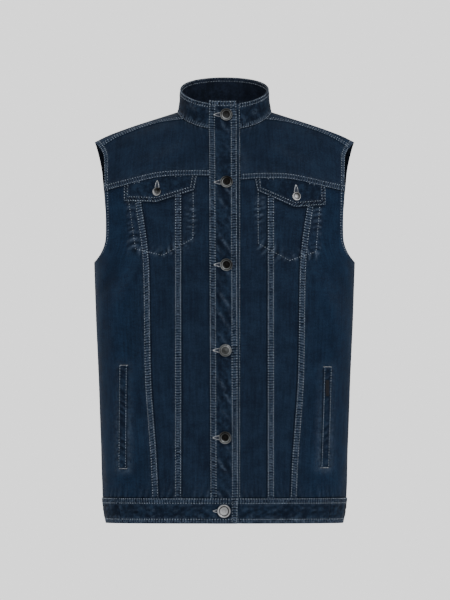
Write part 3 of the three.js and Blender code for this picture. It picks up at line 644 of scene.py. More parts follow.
def make_cloth(name, cloth, finish="denim_worn"):
    """The closed wall between a cloth's two faces, in place of the solid of the same name."""
    size = cloth.keep.size
    index = np.arange(size).reshape(cloth.keep.shape)
    corners = np.stack([index[:-1, :-1], index[:-1, 1:], index[1:, 1:], index[1:, :-1]], -1).reshape(-1, 4)
    corners = corners[cloth.started.ravel()[corners].any(1)]
    kept = cloth.keep.ravel()[corners]
    three = kept.sum(1) == 3
    quads, triangles = corners[kept.all(1)], corners[three][kept[three]].reshape(-1, 3)
    base, normal = cloth.base.reshape(-1, 3)[quads[:, :3]], cloth.normal.reshape(-1, 3)[quads[:, 0]]
    if (np.cross(base[:, 1] - base[:, 0], base[:, 2] - base[:, 0]) * normal).sum() < 0:
        quads, triangles = quads[:, ::-1], triangles[:, ::-1]
    edges = [np.stack([f, np.roll(f, -1, 1)], -1).reshape(-1, 2) for f in (quads, triangles) if len(f)]
    edges = np.concatenate(edges)
    _, place, count = np.unique(np.sort(edges, 1), axis=0, return_index=True, return_counts=True)
    rim = edges[place[count == 1]]
    rim_quads = np.stack([rim[:, 1], rim[:, 0], rim[:, 0] + size, rim[:, 1] + size], -1)
    all_quads = np.concatenate([quads, quads[:, ::-1] + size, rim_quads])
    all_triangles = np.concatenate([triangles, triangles[:, ::-1] + size])
    points = np.concatenate([cloth.face()[0].reshape(-1, 3), cloth.face(True)[0].reshape(-1, 3)])
    used = np.zeros(len(points), bool)
    used[all_quads.ravel()] = True
    used[all_triangles.ravel()] = True
    renumber = np.cumsum(used) - 1
    quads, triangles = renumber[all_quads], renumber[all_triangles]
    made = link(name + "_cloth", points[used], quads, triangles, finish)
    mesh = made.data
    for mark, values in cloth.marks.items():
        keep_mark(mesh, mark, np.tile(values.ravel(), 2)[used])
    keep_mark(mesh, "lining", np.repeat([0.0, 1.0], size)[used])
    across_down = np.stack([cloth.left - cloth.left[:, -1:] / 2, cloth.top], -1).reshape(-1, 2)
    at_point = np.tile(across_down, (2, 1))[used] * MM
    corner_points = np.empty(len(mesh.loops), np.int32)
    mesh.loops.foreach_get("vertex_index", corner_points)
    mesh.uv_layers.new(name="cloth")
    mesh.uv_layers["cloth"].uv.foreach_set("vector", at_point[corner_points].astype(np.float32).ravel())
    if name in frame["nodes"]:
        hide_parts(name)
    cloths[name] = cloth
    return made


cloths = {}
sewing = {}


def declare(name):
    """Works out a piece's width, length and flat area, but keeps none of them."""
    cloth = cloths[name]
    width = float(np.where(cloth.keep, cloth.left, 0).max()) * MM
    kept_down = (np.diff(cloth.top, axis=0) * (cloth.keep[1:] & cloth.keep[:-1])).sum(0)
    length = float(kept_down.max()) * MM
    area = min(max(cloth.area(), 0.31 * width * length), width * length)


def read_line(points, distance, at):
    """The values at set distances along a line of points."""
    return np.stack([np.interp(at, distance, column) for column in points.T], -1)


def ring_quads(rings, sides):
    """Faces that join rings of points, one ring after another."""
    ring = np.arange(sides)
    after = (ring + 1) % sides
    first = np.stack([ring, after, after + sides, ring + sides], -1)
    return np.concatenate([first + r * sides for r in range(rings - 1)])


# A stitch: its share of the pitch, and rings along it, each a share of its length, height and width
STITCH_SHARE = 0.38
THREAD_SIDES = 5
THREAD_RINGS = ((0, -0.5, 0.6), (0.22, 1, 1), (0.78, 1, 1), (1, -0.5, 0.6))
THREAD_ARCH = 0.34
THREAD_FLATNESS = 0.8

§

◆ Stated task ◆
Each line of the material should be duplicated exactly, please.

◆ Response to the exercise ◆
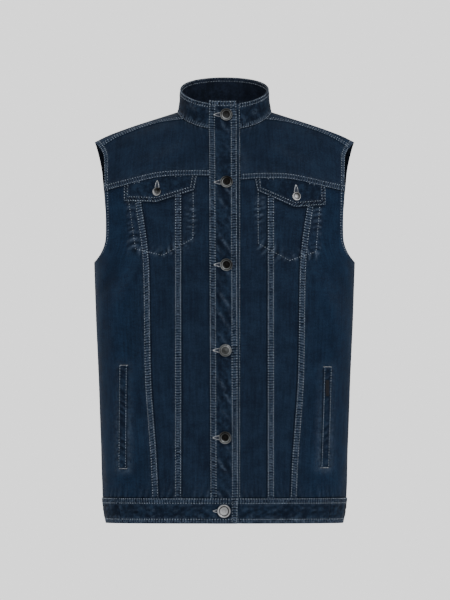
Write part 3 of the three.js and Blender code for this picture. It picks up at line 644 of scene.py. More parts follow.
def make_cloth(name, cloth, finish="denim_worn"):
    """The closed wall between a cloth's two faces, in place of the solid of the same name."""
    size = cloth.keep.size
    index = np.arange(size).reshape(cloth.keep.shape)
    corners = np.stack([index[:-1, :-1], index[:-1, 1:], index[1:, 1:], index[1:, :-1]], -1).reshape(-1, 4)
    corners = corners[cloth.started.ravel()[corners].any(1)]
    kept = cloth.keep.ravel()[corners]
    three = kept.sum(1) == 3
    quads, triangles = corners[kept.all(1)], corners[three][kept[three]].reshape(-1, 3)
    base, normal = cloth.base.reshape(-1, 3)[quads[:, :3]], cloth.normal.reshape(-1, 3)[quads[:, 0]]
    if (np.cross(base[:, 1] - base[:, 0], base[:, 2] - base[:, 0]) * normal).sum() < 0:
        quads, triangles = quads[:, ::-1], triangles[:, ::-1]
    edges = [np.stack([f, np.roll(f, -1, 1)], -1).reshape(-1, 2) for f in (quads, triangles) if len(f)]
    edges = np.concatenate(edges)
    _, place, count = np.unique(np.sort(edges, 1), axis=0, return_index=True, return_counts=True)
    rim = edges[place[count == 1]]
    rim_quads = np.stack([rim[:, 1], rim[:, 0], rim[:, 0] + size, rim[:, 1] + size], -1)
    all_quads = np.concatenate([quads, quads[:, ::-1] + size, rim_quads])
    all_triangles = np.concatenate([triangles, triangles[:, ::-1] + size])
    points = np.concatenate([cloth.face()[0].reshape(-1, 3), cloth.face(True)[0].reshape(-1, 3)])
    used = np.zeros(len(points), bool)
    used[all_quads.ravel()] = True
    used[all_triangles.ravel()] = True
    renumber = np.cumsum(used) - 1
    quads, triangles = renumber[all_quads], renumber[all_triangles]
    made = link(name + "_cloth", points[used], quads, triangles, finish)
    mesh = made.data
    for mark, values in cloth.marks.items():
        keep_mark(mesh, mark, np.tile(values.ravel(), 2)[used])
    keep_mark(mesh, "lining", np.repeat([0.0, 1.0], size)[used])
    across_down = np.stack([cloth.left - cloth.left[:, -1:] / 2, cloth.top], -1).reshape(-1, 2)
    at_point = np.tile(across_down, (2, 1))[used] * MM
    corner_points = np.empty(len(mesh.loops), np.int32)
    mesh.loops.foreach_get("vertex_index", corner_points)
    mesh.uv_layers.new(name="cloth")
    mesh.uv_layers["cloth"].uv.foreach_set("vector", at_point[corner_points].astype(np.float32).ravel())
    if name in frame["nodes"]:
        hide_parts(name)
    cloths[name] = cloth
    return made


cloths = {}
sewing = {}


def declare(name):
    """Works out a piece's width, length and flat area, but keeps none of them."""
    cloth = cloths[name]
    width = float(np.where(cloth.keep, cloth.left, 0).max()) * MM
    kept_down = (np.diff(cloth.top, axis=0) * (cloth.keep[1:] & cloth.keep[:-1])).sum(0)
    length = float(kept_down.max()) * MM
    area = min(max(cloth.area(), 0.31 * width * length), width * length)


def read_line(points, distance, at):
    """The values at set distances along a line of points."""
    return np.stack([np.interp(at, distance, column) for column in points.T], -1)


def ring_quads(rings, sides):
    """Faces that join rings of points, one ring after another."""
    ring = np.arange(sides)
    after = (ring + 1) % sides
    first = np.stack([ring, after, after + sides, ring + sides], -1)
    return np.concatenate([first + r * sides for r in range(rings - 1)])


# A stitch: its share of the pitch, and rings along it, each a share of its length, height and width
STITCH_SHARE = 0.38
THREAD_SIDES = 5
THREAD_RINGS = ((0, -0.5, 0.6), (0.22, 1, 1), (0.78, 1, 1), (1, -0.5, 0.6))
THREAD_ARCH = 0.34
THREAD_FLATNESS = 0.8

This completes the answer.